══ SUPPLIED MATERIAL

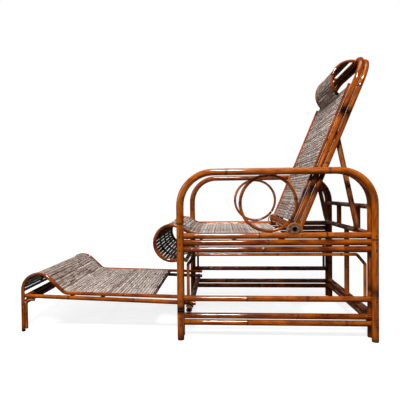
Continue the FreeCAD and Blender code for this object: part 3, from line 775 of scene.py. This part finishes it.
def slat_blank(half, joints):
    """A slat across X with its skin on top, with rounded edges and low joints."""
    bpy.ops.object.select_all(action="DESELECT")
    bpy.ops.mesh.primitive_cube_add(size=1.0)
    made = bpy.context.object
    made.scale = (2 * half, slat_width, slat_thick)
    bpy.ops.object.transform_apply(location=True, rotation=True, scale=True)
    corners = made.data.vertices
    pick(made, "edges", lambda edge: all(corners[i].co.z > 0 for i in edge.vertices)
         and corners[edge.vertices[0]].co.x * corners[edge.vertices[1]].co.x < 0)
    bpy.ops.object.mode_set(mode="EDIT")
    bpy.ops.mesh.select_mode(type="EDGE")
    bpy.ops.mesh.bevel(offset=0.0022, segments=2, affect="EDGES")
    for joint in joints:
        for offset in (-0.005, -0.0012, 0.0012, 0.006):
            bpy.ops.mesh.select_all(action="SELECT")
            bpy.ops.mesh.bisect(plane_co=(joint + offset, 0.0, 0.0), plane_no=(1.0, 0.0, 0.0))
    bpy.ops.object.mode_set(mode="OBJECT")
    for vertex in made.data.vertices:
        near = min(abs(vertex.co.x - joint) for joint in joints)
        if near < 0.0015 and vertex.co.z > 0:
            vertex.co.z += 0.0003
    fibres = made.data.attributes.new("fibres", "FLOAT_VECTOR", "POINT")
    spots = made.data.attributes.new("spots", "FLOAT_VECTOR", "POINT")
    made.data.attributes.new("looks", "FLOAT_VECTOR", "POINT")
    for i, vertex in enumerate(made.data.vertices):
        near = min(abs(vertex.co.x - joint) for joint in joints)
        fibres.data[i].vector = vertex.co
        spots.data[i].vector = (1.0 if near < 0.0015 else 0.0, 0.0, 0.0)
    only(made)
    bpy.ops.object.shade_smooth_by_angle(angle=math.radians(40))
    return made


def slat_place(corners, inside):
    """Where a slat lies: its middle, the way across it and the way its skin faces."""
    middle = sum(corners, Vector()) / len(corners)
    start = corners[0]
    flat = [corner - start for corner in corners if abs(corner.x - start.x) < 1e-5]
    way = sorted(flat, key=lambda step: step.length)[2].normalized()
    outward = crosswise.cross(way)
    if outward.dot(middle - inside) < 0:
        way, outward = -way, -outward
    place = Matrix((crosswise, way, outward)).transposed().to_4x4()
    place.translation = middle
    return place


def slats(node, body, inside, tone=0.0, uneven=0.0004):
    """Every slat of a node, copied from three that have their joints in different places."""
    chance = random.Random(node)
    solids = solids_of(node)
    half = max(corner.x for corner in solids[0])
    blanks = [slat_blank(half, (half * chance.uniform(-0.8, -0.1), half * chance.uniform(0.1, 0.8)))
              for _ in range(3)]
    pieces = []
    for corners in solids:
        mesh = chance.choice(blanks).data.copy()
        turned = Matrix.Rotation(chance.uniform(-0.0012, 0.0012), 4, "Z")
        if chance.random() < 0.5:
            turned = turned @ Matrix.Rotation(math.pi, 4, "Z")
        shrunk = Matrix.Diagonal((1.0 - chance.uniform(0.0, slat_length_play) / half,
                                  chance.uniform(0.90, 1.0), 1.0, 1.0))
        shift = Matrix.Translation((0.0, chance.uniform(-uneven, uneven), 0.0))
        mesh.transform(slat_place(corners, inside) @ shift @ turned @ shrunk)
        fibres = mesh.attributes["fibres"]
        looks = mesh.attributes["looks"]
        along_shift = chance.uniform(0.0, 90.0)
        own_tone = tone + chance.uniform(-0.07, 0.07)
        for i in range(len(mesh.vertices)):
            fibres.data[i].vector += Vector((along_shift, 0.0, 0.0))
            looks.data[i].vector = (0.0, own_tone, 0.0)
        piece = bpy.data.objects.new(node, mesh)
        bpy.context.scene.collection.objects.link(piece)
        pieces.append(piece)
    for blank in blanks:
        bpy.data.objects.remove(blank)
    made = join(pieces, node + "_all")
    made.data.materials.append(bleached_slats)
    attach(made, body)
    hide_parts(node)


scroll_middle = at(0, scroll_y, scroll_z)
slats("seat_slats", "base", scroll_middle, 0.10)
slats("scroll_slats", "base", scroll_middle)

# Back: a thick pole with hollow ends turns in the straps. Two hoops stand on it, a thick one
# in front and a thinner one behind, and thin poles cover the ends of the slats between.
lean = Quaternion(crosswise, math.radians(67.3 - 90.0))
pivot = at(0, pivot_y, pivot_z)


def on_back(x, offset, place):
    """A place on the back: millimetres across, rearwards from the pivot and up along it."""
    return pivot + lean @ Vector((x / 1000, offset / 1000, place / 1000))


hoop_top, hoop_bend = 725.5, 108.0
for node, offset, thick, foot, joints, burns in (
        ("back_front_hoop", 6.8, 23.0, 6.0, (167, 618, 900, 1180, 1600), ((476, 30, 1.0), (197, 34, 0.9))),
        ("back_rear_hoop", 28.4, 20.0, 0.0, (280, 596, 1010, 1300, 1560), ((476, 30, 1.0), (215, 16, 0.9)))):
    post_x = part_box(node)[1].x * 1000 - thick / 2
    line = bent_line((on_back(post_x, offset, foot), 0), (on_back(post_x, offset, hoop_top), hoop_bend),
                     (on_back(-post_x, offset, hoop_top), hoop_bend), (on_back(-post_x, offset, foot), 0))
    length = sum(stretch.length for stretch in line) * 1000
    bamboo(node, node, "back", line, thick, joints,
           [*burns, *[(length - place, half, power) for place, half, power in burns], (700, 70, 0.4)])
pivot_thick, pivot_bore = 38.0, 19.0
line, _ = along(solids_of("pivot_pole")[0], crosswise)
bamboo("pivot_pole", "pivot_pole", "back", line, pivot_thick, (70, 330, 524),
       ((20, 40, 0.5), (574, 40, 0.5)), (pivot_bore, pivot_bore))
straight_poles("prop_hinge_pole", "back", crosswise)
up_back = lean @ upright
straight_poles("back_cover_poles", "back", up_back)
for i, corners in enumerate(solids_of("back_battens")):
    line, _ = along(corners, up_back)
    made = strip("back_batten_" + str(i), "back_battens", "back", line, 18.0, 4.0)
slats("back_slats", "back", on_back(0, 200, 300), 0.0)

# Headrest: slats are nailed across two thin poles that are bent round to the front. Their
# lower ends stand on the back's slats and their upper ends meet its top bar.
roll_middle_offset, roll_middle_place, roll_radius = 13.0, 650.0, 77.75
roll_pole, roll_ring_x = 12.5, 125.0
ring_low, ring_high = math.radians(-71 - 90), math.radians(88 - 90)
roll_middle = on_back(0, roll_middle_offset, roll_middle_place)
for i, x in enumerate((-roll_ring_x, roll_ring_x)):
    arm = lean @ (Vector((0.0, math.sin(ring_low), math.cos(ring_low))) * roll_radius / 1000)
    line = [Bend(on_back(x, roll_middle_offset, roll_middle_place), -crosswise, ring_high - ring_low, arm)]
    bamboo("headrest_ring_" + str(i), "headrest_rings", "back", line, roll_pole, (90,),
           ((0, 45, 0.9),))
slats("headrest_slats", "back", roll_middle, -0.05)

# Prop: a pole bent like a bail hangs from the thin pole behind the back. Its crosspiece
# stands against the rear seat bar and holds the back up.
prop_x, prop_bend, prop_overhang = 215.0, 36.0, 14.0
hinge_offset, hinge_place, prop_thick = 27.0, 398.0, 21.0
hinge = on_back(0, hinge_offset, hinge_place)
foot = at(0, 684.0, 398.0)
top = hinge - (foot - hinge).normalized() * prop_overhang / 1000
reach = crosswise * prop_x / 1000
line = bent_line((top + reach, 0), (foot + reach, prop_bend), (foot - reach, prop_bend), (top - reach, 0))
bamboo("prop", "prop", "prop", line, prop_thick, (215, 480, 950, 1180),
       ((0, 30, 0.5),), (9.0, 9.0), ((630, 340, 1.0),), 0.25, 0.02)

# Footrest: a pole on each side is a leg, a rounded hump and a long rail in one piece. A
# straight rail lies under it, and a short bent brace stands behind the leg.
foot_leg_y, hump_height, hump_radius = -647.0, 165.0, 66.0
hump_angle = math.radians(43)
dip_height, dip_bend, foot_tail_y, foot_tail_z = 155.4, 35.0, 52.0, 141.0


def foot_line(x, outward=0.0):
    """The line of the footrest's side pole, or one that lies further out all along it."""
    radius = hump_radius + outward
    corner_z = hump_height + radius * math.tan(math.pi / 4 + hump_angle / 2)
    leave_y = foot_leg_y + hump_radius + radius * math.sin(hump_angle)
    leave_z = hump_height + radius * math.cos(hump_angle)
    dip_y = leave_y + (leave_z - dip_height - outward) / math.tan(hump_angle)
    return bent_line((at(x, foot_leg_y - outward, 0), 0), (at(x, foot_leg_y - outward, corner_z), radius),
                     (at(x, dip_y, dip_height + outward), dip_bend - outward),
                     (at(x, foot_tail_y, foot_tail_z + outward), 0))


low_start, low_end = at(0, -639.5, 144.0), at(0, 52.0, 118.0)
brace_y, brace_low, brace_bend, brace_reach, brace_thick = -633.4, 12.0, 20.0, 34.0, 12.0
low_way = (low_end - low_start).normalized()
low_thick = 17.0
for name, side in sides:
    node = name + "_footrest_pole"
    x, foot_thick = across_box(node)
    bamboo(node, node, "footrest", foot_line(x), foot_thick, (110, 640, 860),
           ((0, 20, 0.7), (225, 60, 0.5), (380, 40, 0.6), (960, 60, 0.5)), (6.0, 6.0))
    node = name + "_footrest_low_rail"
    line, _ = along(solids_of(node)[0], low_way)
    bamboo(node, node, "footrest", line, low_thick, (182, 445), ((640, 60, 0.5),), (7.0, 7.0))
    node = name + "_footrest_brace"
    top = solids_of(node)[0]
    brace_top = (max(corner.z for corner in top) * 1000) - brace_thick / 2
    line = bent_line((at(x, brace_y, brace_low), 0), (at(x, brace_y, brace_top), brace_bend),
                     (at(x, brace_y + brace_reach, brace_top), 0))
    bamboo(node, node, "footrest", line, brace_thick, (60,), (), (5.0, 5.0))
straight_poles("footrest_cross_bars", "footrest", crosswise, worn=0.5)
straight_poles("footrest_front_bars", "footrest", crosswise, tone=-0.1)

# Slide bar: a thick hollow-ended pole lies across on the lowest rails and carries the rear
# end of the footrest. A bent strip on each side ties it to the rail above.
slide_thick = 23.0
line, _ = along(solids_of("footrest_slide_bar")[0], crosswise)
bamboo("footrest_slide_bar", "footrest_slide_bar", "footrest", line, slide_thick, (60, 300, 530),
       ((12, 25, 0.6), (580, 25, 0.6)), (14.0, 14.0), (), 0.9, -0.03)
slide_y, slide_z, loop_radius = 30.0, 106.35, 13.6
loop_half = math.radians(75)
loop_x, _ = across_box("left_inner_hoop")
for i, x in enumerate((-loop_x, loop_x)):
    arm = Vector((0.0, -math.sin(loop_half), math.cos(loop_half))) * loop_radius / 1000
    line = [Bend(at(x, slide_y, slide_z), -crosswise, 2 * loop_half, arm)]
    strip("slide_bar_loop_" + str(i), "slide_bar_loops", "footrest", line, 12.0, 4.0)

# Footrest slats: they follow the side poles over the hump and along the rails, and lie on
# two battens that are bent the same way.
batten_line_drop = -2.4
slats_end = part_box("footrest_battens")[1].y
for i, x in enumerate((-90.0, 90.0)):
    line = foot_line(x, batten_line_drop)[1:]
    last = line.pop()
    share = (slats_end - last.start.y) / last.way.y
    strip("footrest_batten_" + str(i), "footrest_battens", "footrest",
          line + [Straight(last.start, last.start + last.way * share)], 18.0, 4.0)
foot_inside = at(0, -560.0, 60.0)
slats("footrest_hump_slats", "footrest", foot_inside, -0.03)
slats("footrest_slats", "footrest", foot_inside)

════

Output exactly the lines of the material above from the one containing "hide_parts(node)" up to and including the one containing "pivot = at(0, pivot_y, pivot_z)".

■ **WRITTEN RESPONSE**:
    hide_parts(node)


scroll_middle = at(0, scroll_y, scroll_z)
slats("seat_slats", "base", scroll_middle, 0.10)
slats("scroll_slats", "base", scroll_middle)

# Back: a thick pole with hollow ends turns in the straps. Two hoops stand on it, a thick one
# in front and a thinner one behind, and thin poles cover the ends of the slats between.
lean = Quaternion(crosswise, math.radians(67.3 - 90.0))
pivot = at(0, pivot_y, pivot_z)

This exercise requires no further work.